• _WHAT YOU ARE ASKED TO DO_: Every line that includes the word "scene" is to be listed.

• _SOURCE RECORDS_:
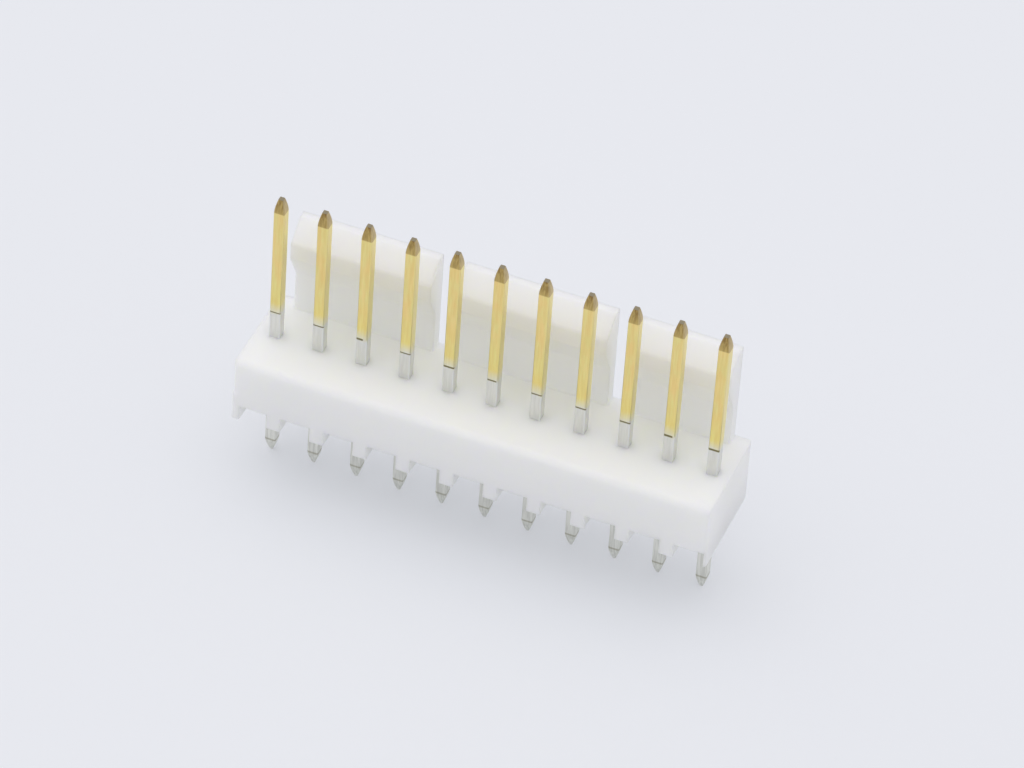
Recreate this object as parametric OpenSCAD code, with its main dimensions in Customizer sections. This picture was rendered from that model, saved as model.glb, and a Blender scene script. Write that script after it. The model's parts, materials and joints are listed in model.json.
---
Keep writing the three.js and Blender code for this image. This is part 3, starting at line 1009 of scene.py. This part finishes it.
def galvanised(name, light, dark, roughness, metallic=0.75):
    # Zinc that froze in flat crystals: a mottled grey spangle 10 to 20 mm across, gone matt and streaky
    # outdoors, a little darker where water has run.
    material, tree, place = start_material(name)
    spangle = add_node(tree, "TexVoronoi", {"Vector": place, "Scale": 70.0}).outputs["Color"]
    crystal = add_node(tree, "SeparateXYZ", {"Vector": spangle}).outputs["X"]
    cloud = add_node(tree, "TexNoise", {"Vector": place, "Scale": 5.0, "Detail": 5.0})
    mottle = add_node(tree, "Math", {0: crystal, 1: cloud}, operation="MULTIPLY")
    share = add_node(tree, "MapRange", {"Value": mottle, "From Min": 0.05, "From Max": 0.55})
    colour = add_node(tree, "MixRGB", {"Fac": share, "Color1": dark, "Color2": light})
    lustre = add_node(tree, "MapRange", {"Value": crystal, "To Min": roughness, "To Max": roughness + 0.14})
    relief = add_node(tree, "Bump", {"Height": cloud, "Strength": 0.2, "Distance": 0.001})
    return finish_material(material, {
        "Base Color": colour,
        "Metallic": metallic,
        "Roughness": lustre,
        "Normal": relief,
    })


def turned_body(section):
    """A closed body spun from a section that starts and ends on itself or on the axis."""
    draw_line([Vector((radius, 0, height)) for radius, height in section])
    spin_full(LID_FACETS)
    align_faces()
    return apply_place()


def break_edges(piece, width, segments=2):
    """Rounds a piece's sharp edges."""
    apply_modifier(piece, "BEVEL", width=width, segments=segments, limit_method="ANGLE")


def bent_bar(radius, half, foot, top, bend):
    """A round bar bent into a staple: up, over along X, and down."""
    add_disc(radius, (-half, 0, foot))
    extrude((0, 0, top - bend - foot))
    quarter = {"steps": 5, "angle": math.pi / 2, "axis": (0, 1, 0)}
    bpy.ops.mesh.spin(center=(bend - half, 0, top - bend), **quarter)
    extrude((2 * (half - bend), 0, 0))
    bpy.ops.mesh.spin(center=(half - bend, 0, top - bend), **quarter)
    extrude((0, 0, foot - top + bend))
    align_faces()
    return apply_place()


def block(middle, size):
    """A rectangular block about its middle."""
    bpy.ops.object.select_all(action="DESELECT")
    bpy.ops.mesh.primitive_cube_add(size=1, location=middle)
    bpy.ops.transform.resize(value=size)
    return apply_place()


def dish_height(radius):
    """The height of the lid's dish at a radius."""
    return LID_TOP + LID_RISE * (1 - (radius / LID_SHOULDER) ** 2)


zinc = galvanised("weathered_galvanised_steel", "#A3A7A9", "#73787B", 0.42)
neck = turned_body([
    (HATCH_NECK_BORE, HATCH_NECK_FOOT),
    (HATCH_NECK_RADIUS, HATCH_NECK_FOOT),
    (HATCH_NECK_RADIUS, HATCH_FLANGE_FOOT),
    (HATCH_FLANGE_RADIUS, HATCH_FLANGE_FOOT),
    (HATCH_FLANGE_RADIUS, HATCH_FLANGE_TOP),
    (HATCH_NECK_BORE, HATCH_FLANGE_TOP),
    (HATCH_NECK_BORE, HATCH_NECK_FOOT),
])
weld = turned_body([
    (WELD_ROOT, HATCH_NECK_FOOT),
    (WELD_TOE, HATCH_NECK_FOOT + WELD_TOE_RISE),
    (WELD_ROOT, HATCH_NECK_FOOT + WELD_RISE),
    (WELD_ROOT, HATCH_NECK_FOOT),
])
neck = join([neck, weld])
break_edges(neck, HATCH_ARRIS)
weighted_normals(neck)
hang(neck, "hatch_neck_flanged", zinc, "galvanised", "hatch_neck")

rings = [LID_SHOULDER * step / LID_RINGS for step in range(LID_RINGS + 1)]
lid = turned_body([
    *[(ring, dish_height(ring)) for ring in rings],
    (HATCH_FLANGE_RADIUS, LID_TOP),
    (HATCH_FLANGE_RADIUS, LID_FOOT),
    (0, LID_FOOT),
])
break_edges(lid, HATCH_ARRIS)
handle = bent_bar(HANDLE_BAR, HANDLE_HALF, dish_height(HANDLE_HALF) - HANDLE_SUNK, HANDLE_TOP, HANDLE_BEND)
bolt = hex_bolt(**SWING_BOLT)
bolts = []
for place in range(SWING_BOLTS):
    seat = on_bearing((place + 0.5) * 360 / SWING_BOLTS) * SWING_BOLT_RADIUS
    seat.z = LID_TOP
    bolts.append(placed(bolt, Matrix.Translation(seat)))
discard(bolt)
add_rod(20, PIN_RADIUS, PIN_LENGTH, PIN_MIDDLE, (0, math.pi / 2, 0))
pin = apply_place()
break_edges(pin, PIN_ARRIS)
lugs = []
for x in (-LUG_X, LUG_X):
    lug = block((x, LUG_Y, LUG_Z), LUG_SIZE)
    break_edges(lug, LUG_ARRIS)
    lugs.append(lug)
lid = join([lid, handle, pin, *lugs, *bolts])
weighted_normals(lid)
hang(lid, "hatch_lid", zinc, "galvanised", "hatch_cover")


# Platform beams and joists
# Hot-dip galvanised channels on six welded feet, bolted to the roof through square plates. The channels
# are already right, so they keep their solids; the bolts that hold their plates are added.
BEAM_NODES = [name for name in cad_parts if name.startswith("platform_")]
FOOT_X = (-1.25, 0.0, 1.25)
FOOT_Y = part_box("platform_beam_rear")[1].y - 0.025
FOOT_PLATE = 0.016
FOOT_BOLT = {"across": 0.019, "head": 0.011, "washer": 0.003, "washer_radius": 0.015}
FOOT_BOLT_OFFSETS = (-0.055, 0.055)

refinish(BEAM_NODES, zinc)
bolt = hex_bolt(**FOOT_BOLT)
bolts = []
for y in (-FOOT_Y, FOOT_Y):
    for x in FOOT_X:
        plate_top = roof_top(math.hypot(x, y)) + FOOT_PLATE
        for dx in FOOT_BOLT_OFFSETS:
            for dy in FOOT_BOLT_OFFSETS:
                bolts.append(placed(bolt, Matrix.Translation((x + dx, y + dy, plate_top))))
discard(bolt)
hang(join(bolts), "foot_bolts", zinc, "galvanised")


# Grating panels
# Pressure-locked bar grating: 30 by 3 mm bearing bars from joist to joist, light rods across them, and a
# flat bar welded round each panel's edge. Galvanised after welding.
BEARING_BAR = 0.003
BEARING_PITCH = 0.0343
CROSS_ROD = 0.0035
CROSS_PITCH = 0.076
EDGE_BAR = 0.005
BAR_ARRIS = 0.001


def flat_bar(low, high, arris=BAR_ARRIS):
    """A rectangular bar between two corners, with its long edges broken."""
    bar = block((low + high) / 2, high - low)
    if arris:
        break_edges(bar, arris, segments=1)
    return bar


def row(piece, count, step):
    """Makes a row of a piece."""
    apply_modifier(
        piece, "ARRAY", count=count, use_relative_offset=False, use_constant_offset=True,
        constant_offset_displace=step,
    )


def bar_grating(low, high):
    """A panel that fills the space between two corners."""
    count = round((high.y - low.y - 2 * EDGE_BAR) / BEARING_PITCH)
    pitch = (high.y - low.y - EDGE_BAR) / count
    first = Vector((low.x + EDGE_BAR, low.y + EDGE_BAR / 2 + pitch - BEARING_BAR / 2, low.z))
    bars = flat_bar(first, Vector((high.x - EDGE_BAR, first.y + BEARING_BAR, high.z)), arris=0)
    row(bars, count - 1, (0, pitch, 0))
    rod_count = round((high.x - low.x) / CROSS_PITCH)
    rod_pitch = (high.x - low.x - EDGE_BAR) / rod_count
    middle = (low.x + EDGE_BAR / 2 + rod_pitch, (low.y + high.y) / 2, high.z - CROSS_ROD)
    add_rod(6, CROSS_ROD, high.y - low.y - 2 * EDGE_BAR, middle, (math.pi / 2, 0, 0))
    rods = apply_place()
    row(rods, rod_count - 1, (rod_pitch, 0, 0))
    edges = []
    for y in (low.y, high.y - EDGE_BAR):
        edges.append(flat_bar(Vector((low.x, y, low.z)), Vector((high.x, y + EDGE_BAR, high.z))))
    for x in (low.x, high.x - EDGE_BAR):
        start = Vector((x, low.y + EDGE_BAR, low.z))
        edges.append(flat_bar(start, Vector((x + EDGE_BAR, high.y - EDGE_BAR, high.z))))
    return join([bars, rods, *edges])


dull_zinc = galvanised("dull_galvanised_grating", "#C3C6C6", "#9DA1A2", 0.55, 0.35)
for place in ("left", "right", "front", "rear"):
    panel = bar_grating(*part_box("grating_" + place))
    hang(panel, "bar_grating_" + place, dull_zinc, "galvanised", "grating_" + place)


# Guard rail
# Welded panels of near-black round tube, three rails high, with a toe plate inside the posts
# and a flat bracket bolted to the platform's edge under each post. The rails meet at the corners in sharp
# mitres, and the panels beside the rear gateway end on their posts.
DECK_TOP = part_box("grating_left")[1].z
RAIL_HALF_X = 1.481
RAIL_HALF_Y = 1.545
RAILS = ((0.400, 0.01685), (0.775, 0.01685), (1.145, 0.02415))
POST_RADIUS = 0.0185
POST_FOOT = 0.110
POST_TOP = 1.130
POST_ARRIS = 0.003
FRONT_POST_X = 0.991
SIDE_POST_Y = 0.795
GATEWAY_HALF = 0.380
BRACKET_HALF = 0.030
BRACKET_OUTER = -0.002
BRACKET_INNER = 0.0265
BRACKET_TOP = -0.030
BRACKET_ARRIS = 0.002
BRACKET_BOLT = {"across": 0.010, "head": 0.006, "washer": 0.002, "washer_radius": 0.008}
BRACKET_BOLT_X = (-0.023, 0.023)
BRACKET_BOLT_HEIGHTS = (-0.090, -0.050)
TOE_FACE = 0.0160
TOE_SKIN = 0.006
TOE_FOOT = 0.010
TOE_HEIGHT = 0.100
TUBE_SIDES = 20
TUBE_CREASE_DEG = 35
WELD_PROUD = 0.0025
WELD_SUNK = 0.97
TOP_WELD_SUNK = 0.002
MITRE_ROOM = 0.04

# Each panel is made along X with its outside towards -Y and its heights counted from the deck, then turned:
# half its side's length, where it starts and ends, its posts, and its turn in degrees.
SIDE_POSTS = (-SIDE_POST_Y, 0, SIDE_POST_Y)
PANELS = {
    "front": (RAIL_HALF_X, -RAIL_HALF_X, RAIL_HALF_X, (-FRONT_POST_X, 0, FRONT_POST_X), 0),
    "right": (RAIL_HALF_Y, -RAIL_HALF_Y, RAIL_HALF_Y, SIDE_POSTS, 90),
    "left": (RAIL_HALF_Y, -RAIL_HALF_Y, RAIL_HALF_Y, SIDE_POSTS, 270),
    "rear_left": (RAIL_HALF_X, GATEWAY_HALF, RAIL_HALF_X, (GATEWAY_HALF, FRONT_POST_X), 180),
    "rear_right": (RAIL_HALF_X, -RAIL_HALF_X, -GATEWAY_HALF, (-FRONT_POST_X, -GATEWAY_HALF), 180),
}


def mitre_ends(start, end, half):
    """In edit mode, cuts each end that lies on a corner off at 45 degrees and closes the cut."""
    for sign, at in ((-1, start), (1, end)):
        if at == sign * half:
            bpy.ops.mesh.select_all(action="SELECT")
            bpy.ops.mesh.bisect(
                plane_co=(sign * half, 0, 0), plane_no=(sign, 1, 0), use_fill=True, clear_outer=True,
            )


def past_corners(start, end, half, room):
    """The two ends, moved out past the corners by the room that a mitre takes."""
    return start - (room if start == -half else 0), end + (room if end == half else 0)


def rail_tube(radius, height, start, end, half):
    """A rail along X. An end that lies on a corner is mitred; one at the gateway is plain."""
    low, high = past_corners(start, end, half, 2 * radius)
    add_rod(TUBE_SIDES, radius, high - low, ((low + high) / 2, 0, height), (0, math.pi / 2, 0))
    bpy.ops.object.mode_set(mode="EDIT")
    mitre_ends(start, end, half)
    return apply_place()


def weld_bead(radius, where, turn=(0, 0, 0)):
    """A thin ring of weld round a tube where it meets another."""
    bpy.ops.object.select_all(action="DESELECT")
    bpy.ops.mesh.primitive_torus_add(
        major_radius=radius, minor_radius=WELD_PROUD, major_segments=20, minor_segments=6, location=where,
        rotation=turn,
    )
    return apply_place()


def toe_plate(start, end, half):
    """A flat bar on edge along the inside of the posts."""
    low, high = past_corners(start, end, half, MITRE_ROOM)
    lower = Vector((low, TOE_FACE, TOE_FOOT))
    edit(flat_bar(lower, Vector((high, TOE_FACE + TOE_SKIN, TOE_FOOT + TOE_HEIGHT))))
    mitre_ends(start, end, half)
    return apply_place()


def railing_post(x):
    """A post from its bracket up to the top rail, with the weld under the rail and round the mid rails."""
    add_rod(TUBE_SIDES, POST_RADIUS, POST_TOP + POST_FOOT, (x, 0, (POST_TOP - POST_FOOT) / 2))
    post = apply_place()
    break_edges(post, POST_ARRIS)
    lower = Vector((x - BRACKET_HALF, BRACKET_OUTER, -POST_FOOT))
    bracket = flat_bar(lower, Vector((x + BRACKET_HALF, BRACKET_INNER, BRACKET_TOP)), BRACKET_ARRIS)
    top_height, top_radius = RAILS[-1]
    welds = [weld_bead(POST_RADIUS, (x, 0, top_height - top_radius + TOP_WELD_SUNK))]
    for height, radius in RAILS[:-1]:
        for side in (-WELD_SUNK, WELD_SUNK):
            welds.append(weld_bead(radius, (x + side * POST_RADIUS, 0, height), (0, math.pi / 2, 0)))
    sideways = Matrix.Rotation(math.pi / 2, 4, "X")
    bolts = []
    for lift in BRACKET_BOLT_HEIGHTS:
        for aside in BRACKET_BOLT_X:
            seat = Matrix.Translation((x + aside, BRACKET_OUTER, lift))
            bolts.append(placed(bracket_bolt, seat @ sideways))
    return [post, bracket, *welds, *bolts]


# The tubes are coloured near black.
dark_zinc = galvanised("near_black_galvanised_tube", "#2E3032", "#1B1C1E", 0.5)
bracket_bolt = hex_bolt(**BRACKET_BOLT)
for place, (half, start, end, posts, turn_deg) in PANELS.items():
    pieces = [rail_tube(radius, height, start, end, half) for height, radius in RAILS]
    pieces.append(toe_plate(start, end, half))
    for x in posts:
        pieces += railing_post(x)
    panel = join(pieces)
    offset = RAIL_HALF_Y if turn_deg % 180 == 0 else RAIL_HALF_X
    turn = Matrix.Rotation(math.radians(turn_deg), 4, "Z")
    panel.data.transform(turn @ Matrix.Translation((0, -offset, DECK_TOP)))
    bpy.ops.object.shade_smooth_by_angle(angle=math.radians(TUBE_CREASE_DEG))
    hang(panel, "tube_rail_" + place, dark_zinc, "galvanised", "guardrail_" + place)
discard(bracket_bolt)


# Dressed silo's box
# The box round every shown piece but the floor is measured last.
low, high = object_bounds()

• _PROBLEM SOLUTION_:
Recreate this object as parametric OpenSCAD code, with its main dimensions in Customizer sections. This picture was rendered from that model, saved as model.glb, and a Blender scene script. Write that script after it. The model's parts, materials and joints are listed in model.json.
Keep writing the three.js and Blender code for this image. This is part 3, starting at line 1009 of scene.py. This part finishes it.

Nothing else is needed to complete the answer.